Nadal wins the French open: could he really be the Greatest of All Time?
After Rafael Nadal’s French Open win, Matthew Bowden evaluates whether he really is the Greatest of All Time, and whether he can challenge for the Wimbledon title this summer.
As Rafael Nadal hobbled to a third-round defeat against Denis Shapovalov in Rome, barely able to move around the court, even the most diehard of his fans would have struggled to envisage him lifting his 14th French Open title just three weeks later. Yet it speaks to his will and desire that he was able to do so, mining every single ounce of clay-court ability and spirit to capture the Roland Garros crown. This win moves him two ahead of both Djokovic and Federer to 22 Grand Slam titles, further fuelling the ‘Greatest of All Time’ debate between these three legends which has inevitably intensified as they approach the end of their respective careers.
At this point, Nadal winning the French Open should not come as a surprise to any half-interested tennis viewer. He has won it 14 times and lost only three matches there across 18 different editions in the French capital. However, it was the inauspicious nature of Nadal’s leadup to this particular French Open was makes it all the more impressive. Excluding the shortened 2020 clay swing, this year was the first since 2015 that Nadal has failed to win one of the three clay-court Masters titles going into the event. Despite going on a 21-match win streak through the start of 2022 that included wins at the Australian Open, his year has been clouded by injury; notably the chronic foot condition that has and seemingly will continue to plague him to some degree for the rest of his career, as well as a rib stress fracture which forced him to miss the start of the clay-court swing. These circumstances contextualise why Nadal claimed this French Open victory was his most special one yet.
The issue with the ‘Greatest of All Time’ debate is that it is ultimately redundant until all three players have completed their careers.
The issue with the ‘Greatest of All Time’ debate is that it is ultimately redundant until all three players have completed their careers. While for Federer, this reality is looming scarily nearer, Nadal and Djokovic are both still dominating at the very top of the men’s game and have titles aplenty on the horizon. Hypothetically, Djokovic could win the next three Grand Slams, and then the pendulum swings back in his favour. It is impossible to definitively judge one way or another. If you look at the stats, it is very difficult to separate Nadal and Djokovic. Nadal has two more slams, but Djokovic has one more Masters 1000 title (37 vs 36) whilst being a year younger than the Spaniard. He also blows him out of the water when it comes to World Tour Finals titles, winning five whilst Nadal is still somehow yet to achieve this accolade.
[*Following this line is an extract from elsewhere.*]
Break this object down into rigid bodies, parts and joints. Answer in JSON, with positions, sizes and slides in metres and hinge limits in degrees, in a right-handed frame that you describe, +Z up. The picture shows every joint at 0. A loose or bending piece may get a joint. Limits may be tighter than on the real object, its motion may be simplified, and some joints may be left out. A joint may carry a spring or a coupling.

However, Nadal has won the Olympics, meaning he boasts the career Golden Slam (winning all four majors and the Olympic Gold Medal) which the Serb can’t match.
Those arguing for Djokovic as the greatest would point to his proficiency on all surfaces. In an era where he has been forced to go toe-to-toe with arguably the greatest clay-court player who will ever live, he has still won two French Opens and handed Nadal two of his three defeats at Roland Garros. His grass-court success rivals Federer’s, winning six Wimbledon titles and his hard-court dominance speaks for itself. Numbers are problematic to some extent for this debate because there is kind of no end to how much they can be analysed. The way I would characterise it is this: if I had to pick someone to play a set for my life, who would it be? On the events of the last two weeks in Paris alone, you’d be hard pressed to pick someone other than Nadal.
If I had to pick someone to play a set for my life, who would it be? On the events of the last two weeks in Paris alone, you’d be hard pressed to pick someone other than Nadal.
In terms of his Wimbledon chances, footage of Nadal hitting on a grass-court in Mallorca is a positive indication as to whether he will actually compete at SW19. For me, Djokovic does go into the event as the heavy favourite. He has won the last three Wimbledon titles while Nadal hasn’t tasted grass-court major success in 12 years. On top of this, Djokovic will be licking his wounds in the face of a 2022 season that really has not gone to plan. Given his commitment to being unvaccinated which created such a storm in this year’s Australian Open and America’s staunch refusal to admit unvaccinated athletes, Wimbledon might be his only shot at a Grand Slam trophy this year. However, especially in such an open field, it would be foolish to fully write off Nadal’s chances.